The opposition for Nys is younger and multiplying. Albert, his biggest threat, is a mere 27 years of age, while Pauwels is 29. The threat these two pose has always been clear, and should they return at full strength next year Nys will have his hands full. But half of the threat comes from the relative youngsters in the crowd. Tom Meuusen struggled with sickness in the middle of the season yet still took five victories. That he won races is no surprise, for he has won several races a year in the past, but it was the manner of his racing, the lack of fade in the final twenty minutes of racing that was most impressive and signals a turning point for the 25 year old Belgian.
The bigger question mark may be whether Lars van der Haar, winner of the World Cup at only 22 years of age, stays in the sport or turns his focus more towards the road. Despite protestations to the contrary, he seems likely to be drawn towards the Zdeneck Stybar model, especially after signing for the Giant-Shimano development team. Just how much of a changing of the guard we see over the next year depends in large part on what van der Haar does, and that concerns more than just the question of his disciplinary orientation. This year, the young Dutchman raced about two thirds as much as his competitors, picking and choosing races in the Superprestige and BPost Bank series to do instead of committing to a full schedule. If he races a more complete season next year rather than focusing more on the World Cups, his added maturity and broader focus will drastically change the balance of power at the top level of the sport.
The Perpetual Battle for Second
On the surface, little seems different this year from last season on both sides of the gender line, but the women's side of the sport seems to offer fewer chances for changing next year. Depending on which part of the season you focus on, most races seem like a constant battle for second, either behind the always strong Katie Compton or the Marianne Vos who is unstoppable in the World Championships. Few head to head battles occurred when either was in the race, and sadly we were deprived of a chance to see this in the World Championships when Compton crashed early on the first lap and then had an asthma attack in the concluding laps.

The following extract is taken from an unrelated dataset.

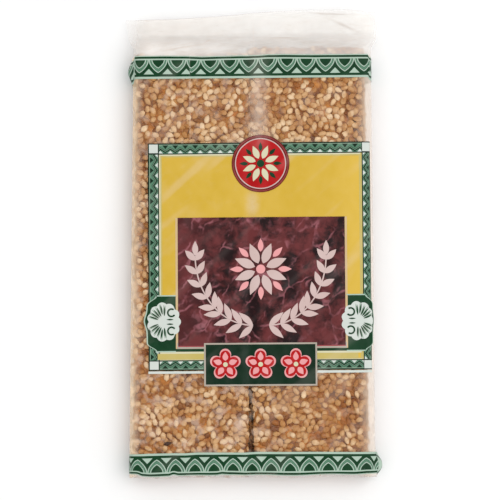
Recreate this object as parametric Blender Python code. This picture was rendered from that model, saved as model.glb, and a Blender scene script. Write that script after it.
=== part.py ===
"""A clear sealed pack that holds two long sesame bars side by side, lying with its label up.

Metres, +Z up. The origin is under the middle of the pack's box, +X runs to the label's right
and +Y towards the end fin. The film, its fin, its back seam and its folded end make one body.
"""

from math import cos, exp, pi, sin, tau
from random import Random

import bmesh
import bpy

# Driving dimensions of the pack
REACH_X = 0.0425            # middle of the box to either corner of the end fin
REACH_Y = 0.07825           # middle of the box to the fin's tip, and to the folded end
LEFT_EDGE = -0.0407         # film's left side at mid-length, as seen from above
RIGHT_EDGE = 0.0396         # film's right side
LEFT_SLANT = 0.0125         # how far the left side runs in for each metre towards the fin
SIDE_DEPTH = 0.0024         # how far a side bulges out past the bars' top edge
LEFT_TOP = 0.0101           # film height over the left bar
RIGHT_TOP = 0.0103          # film height over the right bar
UNDER_LEVEL = 0.0005        # film under the bars, held up by the back seam
SIDE_SQUARENESS = 2.5       # 2 is a round side, more is squarer

# The gap between the bars
GAP_X = -0.0016
GAP_HALF = 0.0012
GAP_SAG = 0.0007

# Seed bumps under the film
BUMP_HEIGHT = 0.00028
BUMP_SEED = 23

# Folded end, towards -Y
NOSE_DEPTH = 0.0022         # length over which the film rounds down over the bars' ends
NOSE_LEAST = 0.3            # share of the full height that the flat of the end keeps
FLAP_END = -0.0662          # inner edge of the flap that is folded under
FOLD_STEP = 0.0004          # width of the step at the edge of the flap or the seam
END_WAVE = 0.00035          # ripple of the folded edge

# Back seam, folded flat along the underside
SEAM_HALF = 0.0058

# Fin end, towards +Y
SHOULDER = 0.0640           # where the film leaves the bars' top edge
FIN_ROOT = 0.0680           # where the two films meet
FIN_LEVEL = 0.0040          # height of the fin where it starts
FIN_DROOP = 0.0012          # how far its tip hangs lower
FIN_THICKNESS = 0.0008
FIN_RIPPLE = 0.00035
FIN_SLANT = 0.0032          # how much shorter the fin is at its left end
FIN_CORNER = 0.0012         # how far its right corner falls back

# Corner ears: gussets of film pinched out at mid-height
UPPER_EAR = 0.0016
LOWER_EAR = 0.0022
EAR_LENGTH = 0.0032
UPPER_EAR_Y = 0.0570
LOWER_EAR_Y = -0.0740

# Mesh spacing
SEED_PITCH = 0.0025
SIDE_STEPS = 8

WRAP_COLOUR = (0.47, 0.27, 0.13, 1.0)


def clear_scene():
    """Removes every object of the file that the script starts in."""
    for item in list(bpy.data.objects):
        bpy.data.objects.remove(item, do_unlink=True)


def blend(start, end, value):
    """Goes smoothly from 0 at start to 1 at end."""
    share = min(max((value - start) / (end - start), 0.0), 1.0)
    return share * share * (3.0 - 2.0 * share)


def hump(value, centre, width):
    """A soft hump of height 1."""
    return exp(-((value - centre) / width) ** 2)


def fin_share(y):
    """0 on the bars, 1 on the fin."""
    return blend(SHOULDER, FIN_ROOT, y)


def side_edges(y):
    """The film's left and right side at mid-height, without the ears."""
    left = LEFT_EDGE + LEFT_SLANT * y
    right = RIGHT_EDGE
    share = fin_share(y) * (0.6 + 0.4 * blend(FIN_ROOT, REACH_Y, y))
    return left + (-REACH_X - left) * share, right + (REACH_X - right) * share


def ears(y):
    """How far the pinched gussets stand out, left and right."""
    left = UPPER_EAR * hump(y, UPPER_EAR_Y, EAR_LENGTH)
    right = LOWER_EAR * hump(y, LOWER_EAR_Y, EAR_LENGTH)
    return left, right


def fullness(y):
    """The share of the pack's full height that is open at this place along it."""
    into_nose = (y + REACH_Y) / NOSE_DEPTH
    if into_nose < 1.0:
        return max(NOSE_LEAST, (1.0 - (1.0 - into_nose) ** SIDE_SQUARENESS) ** (1.0 / SIDE_SQUARENESS))
    if y > SHOULDER:
        least = FIN_THICKNESS / RIGHT_TOP
        share = (y - SHOULDER) / (FIN_ROOT - SHOULDER)
        fall = max(0.0, 1.0 - share ** SIDE_SQUARENESS) ** (1.0 / SIDE_SQUARENESS) if share < 1.0 else 0.0
        return least + (1.0 - least) * fall
    return 1.0


def closing_level(x, y):
    """The height at which the upper and the under film meet at either end."""
    ripple = sin(tau * x / 0.031 + 0.8) + 0.6 * sin(tau * (x + 0.7 * y) / 0.017)
    tip = blend(FIN_ROOT, REACH_Y, y)
    return FIN_LEVEL - FIN_DROOP * tip + FIN_RIPPLE * ripple * fin_share(y)


def full_top(x, y):
    """The film over the bars, with its sag along the gap between them."""
    side = blend(GAP_X - GAP_HALF, GAP_X + GAP_HALF, x)
    lie = 0.00012 * sin(tau * (y + 0.02) / 0.09)
    return LEFT_TOP + (RIGHT_TOP - LEFT_TOP) * side - GAP_SAG * hump(x, GAP_X, GAP_HALF) + lie


def full_under(x, y):
    """The film under the bars, with the back seam and the flap that is folded under."""
    off_seam = blend(SEAM_HALF, SEAM_HALF + FOLD_STEP, abs(x))
    off_flap = blend(FLAP_END, FLAP_END + FOLD_STEP, y)
    return UNDER_LEVEL * off_seam * off_flap


def top_height(x, y):
    """The upper film's height at any place on the pack."""
    level = closing_level(x, y)
    return level + (full_top(x, y) - level) * fullness(y)


def under_height(x, y):
    """The under film's height at any place on the pack."""
    level = closing_level(x, y)
    return level + (full_under(x, y) - level) * fullness(y)


def length_place(x, y):
    """Moves a ring's point along the pack: the fin's slanting tip and the ripple of the fold."""
    if y > FIN_ROOT:
        tip = REACH_Y - FIN_SLANT * blend(0.025, -0.035, x) - FIN_CORNER * blend(0.028, REACH_X, x)
        return FIN_ROOT + (y - FIN_ROOT) * (tip - FIN_ROOT) / (REACH_Y - FIN_ROOT)
    ripple = 0.5 + 0.5 * sin(tau * x / 0.022 + 1.1)
    return y + END_WAVE * ripple * hump(y, -REACH_Y, NOSE_DEPTH)


def spread(start, end, count):
    """Evenly spaced values from start to end, both included."""
    return [start + (end - start) * i / count for i in range(count + 1)]


def top_columns(left, right):
    """Places across the upper film, with three of them on the gap between the bars."""
    count = round((RIGHT_EDGE - GAP_X) / SEED_PITCH)
    return spread(left, GAP_X - GAP_HALF, count) + [GAP_X] + spread(GAP_X + GAP_HALF, right, count)


def under_columns(left, right):
    """Places across the under film, from right to left, with the seam's edges among them."""
    step = SEAM_HALF + FOLD_STEP
    return [right, 0.5 * (right + step), step, SEAM_HALF, -SEAM_HALF, -step, 0.5 * (left - step), left]


def stations():
    """Places along the pack, close together where the film turns."""
    nose = [-REACH_Y + NOSE_DEPTH * share for share in (0.0, 0.08, 0.25, 0.55, 1.0)]
    flap = spread(nose[-1], FLAP_END, 4)[1:]
    body_count = round((SHOULDER - FLAP_END) / SEED_PITCH)
    body = spread(FLAP_END + FOLD_STEP, SHOULDER, body_count)
    shoulder = [SHOULDER + (FIN_ROOT - SHOULDER) * share for share in (0.35, 0.65, 0.88, 1.0)]
    return nose + flap + body + shoulder + spread(FIN_ROOT, REACH_Y, 6)[1:]


def side_curve(flat, edge, ear, y, heading):
    """Points down a side, from the upper film's edge (heading 1) or up it (heading -1)."""
    high = top_height(flat, y)
    low = under_height(flat, y)
    middle, half = 0.5 * (high + low), 0.5 * (high - low)
    power = 2.0 / SIDE_SQUARENESS
    points = []
    for step in range(1, SIDE_STEPS):
        angle = heading * (0.5 * pi - pi * step / SIDE_STEPS)
        reach = abs(cos(angle)) ** power
        height = abs(sin(angle)) ** power * (1.0 if angle > 0.0 else -1.0)
        pinch = ear * abs(cos(angle)) ** 6
        away = 1.0 if edge > flat else -1.0
        points.append((flat + (edge - flat) * reach + away * pinch, y, middle + half * height))
    return points


def ring(y, draw):
    """One closed loop of points round the pack: over the top, down, under it and up again."""
    left_edge, right_edge = side_edges(y)
    left_ear, right_ear = ears(y)
    depth = SIDE_DEPTH * (1.0 - fin_share(y)) + FIN_THICKNESS * 0.5 * fin_share(y)
    left, right = left_edge + depth, right_edge - depth
    off_step = blend(0.0, SEED_PITCH, abs(y - FLAP_END - 0.5 * FOLD_STEP))
    bump = BUMP_HEIGHT * (1.0 - fin_share(y)) * blend(-REACH_Y, -REACH_Y + NOSE_DEPTH, y) * off_step
    upper = []
    for x in top_columns(left, right):
        clear = blend(0.0, SEED_PITCH, min(x - left, right - x))
        upper.append((x, y, top_height(x, y) + bump * clear * draw.uniform(-1.0, 1.0)))
    under = [(x, y, under_height(x, y)) for x in under_columns(left, right)]
    right_side = side_curve(right, right_edge, right_ear, y, 1)
    left_side = side_curve(left, left_edge, left_ear, y, -1)
    return [(x, length_place(x, y), z) for x, y, z in upper + right_side + under + left_side]


def end_chains(loop):
    """An end ring's upper and lower run of points, both from its left tip to its right tip."""
    left_tip = min(range(len(loop)), key=lambda i: loop[i].co.x)
    right_tip = max(range(len(loop)), key=lambda i: loop[i].co.x)
    upper = loop[left_tip:] + loop[:right_tip + 1]
    lower = loop[right_tip:left_tip + 1][::-1]
    return upper, lower


def close_end(mesh, loop):
    """Closes an end ring with triangles zipped between its upper and its lower run."""
    upper, lower = end_chains(loop)
    i, j = 0, 0
    while i < len(upper) - 1 or j < len(lower) - 1:
        next_upper = upper[i + 1].co.x if i < len(upper) - 1 else REACH_X * 2.0
        next_lower = lower[j + 1].co.x if j < len(lower) - 1 else REACH_X * 2.0
        if next_upper <= next_lower:
            corners = {upper[i], upper[i + 1], lower[j]}
            i += 1
        else:
            corners = {upper[i], lower[j], lower[j + 1]}
            j += 1
        if len(corners) == 3:
            mesh.faces.new(corners)


def wrap_material():
    """Clear film over golden seeds, as one plain finish."""
    material = bpy.data.materials.new("film_over_sesame")
    material.use_nodes = True
    shader = material.node_tree.nodes["Principled BSDF"]
    shader.inputs["Base Color"].default_value = WRAP_COLOUR
    shader.inputs["Roughness"].default_value = 0.35
    shader.inputs["Metallic"].default_value = 0.0
    return material


def build_pack():
    """Lofts the rings into one closed body and names it."""
    mesh = bmesh.new()
    draw = Random(BUMP_SEED)
    loops = [[mesh.verts.new(point) for point in ring(y, draw)] for y in stations()]
    for low, high in zip(loops, loops[1:]):
        for i in range(len(low)):
            j = (i + 1) % len(low)
            mesh.faces.new((low[i], low[j], high[j], high[i]))
    close_end(mesh, loops[0])
    close_end(mesh, loops[-1])
    bmesh.ops.recalc_face_normals(mesh, faces=mesh.faces)
    data = bpy.data.meshes.new("sealed_pack")
    mesh.to_mesh(data)
    mesh.free()
    data.shade_smooth()
    data.set_sharp_from_angle(angle=0.7)
    pack = bpy.data.objects.new("sealed_pack", data)
    pack.data.materials.append(wrap_material())
    bpy.context.scene.collection.objects.link(pack)
    return pack


clear_scene()
build_pack()
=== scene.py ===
"""The looks of a sealed clear pack of two sesame bars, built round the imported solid.

Metres, +Z up, +Y towards the end fin. The film, its print, the two bars and their seeds replace
the pack's solid and keep its form. Places on the film are given as a distance round the pack from
its middle line, u, and a distance along it, y.
"""

import logging
from dataclasses import dataclass, field
from enum import Enum
from functools import cache
from math import cos, pi, radians, sin, tau
from typing import Callable, Protocol, Sequence, TypeAlias

import bmesh
import bpy
import numpy as np
from mathutils import Matrix, Vector


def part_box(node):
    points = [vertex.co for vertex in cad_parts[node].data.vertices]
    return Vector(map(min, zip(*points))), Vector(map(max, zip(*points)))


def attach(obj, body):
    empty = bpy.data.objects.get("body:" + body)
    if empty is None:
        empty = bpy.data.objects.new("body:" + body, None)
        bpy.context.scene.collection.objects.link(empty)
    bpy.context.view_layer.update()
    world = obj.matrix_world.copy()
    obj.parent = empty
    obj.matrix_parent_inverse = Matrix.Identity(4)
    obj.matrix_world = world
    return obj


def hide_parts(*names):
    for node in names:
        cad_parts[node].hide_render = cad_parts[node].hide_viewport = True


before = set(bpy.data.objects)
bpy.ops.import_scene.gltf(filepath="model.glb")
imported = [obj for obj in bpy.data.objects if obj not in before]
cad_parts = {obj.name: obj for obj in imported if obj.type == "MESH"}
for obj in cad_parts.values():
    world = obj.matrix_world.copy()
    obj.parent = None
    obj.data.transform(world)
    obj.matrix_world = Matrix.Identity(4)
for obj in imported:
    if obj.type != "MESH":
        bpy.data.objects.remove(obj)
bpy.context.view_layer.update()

LOG = logging.getLogger("sesame_pack")
NODE = "sealed_pack"
BODY = "root"
MM = 0.001

Array = np.ndarray
Place = tuple[float, float]
Point = tuple[float, float, float]
Colour = tuple[float, float, float, float]
Curve = tuple[Array, Array]  # places across and along, or a left and a right edge
Feed: TypeAlias = "Wire | float | Sequence[float]"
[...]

Instead, the most exciting races were often the ones outside the World Cup rounds Compton and Vos frequented. There, we saw victories by Helen Wyman, Sanne Cant, and Nikki Harris. In the World Cups and at the World Championships, the more compelling story was usually this group's battle for the remaining positions in the top five.
Take, for example, the final two races of the BPost Bank series. Helen Wyman led Sanne Cant by over a minute in the general classification going into the penultimate race at Lille, but she struggled and lost major time there and in the final race in Oostmalle, leaving Cant to take the overall win by a healthy margin of over one and half minutes. But these battles were easy to overlook with the series putting the women's racing early in the day and with the dominance of Compton and Vos in the bigger races taking the spotlight. As we head towards the next season, little seems poised to change, both in the schedules of Compton and Vos as well as the coverage the women get. But, there are glimmers of hope, especially with the BPost Bank series' Koppenbergcross offering equal prize money for men and women - a first for high level racing in Europe.